University Of Maryland, College Park, College Park MD

Investigators

Abstract

The proposed research is in model theory, which is a branch of mathematical logic. Much of model theory concerns the ways in which a theory, which is simply a set of sentences in a formal language controls its class of models. For many years, the PI has concentrated on mechanisms by which a theory can either admit or forbid certain combinatorial configurations in its models, and the proposed research is to continue these investigations in several disparate contexts. In some cases, this investigation melds well with computational learning theory. As one example, if a theory forbids the independence property, then all of the concepts i.e., definable sets, arising in the models of the theory are PAC learnable.
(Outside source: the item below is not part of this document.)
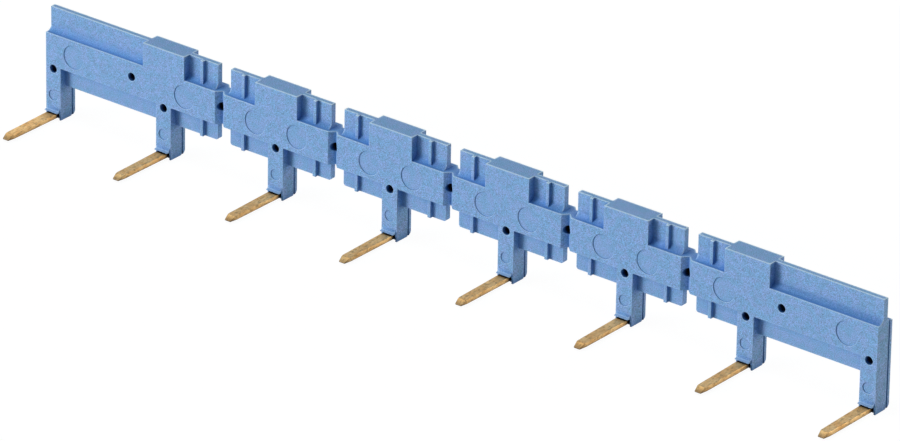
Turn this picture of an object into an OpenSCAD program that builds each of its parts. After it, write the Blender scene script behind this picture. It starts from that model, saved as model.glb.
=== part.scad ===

In more detail, potential canonical Scott sentences have proved to be a useful tool in determining the Borel complexity of invariant classes of countable structures and we intend to streamline these methods by exploring thickness and groundedness of classes of models. It is hoped that the Borel complexity of every mutually algebraic theory can be computed. Theories with non-maximal uncountable spectrum are classifiable. Recent technical results about the existence of prime models make it tractable to settle Vaught's conjecture for classifiable theories and possibly for superstable theories as well. In first order logic, aleph1-categoricity of a theory is an absolute notion, as can be seen by the Baldwin-Lachlan characterization of aleph1-categoricity. The PI proposes to determine whether a similar characterization can be found for aleph1-categoricity of sentences of L(omega1, omega), or equivalently for classes of atomic models. Specifically, the proposed research is to determine whether aleph1-categoricity is absolute for classes of atomic models. The PI also proposes to use previous results about mutually algebraic structures to study expansions of weakly minimal structures that preserve stability. This award reflects NSF's statutory mission and has been deemed worthy of support through evaluation using the Foundation's intellectual merit and broader impacts review criteria.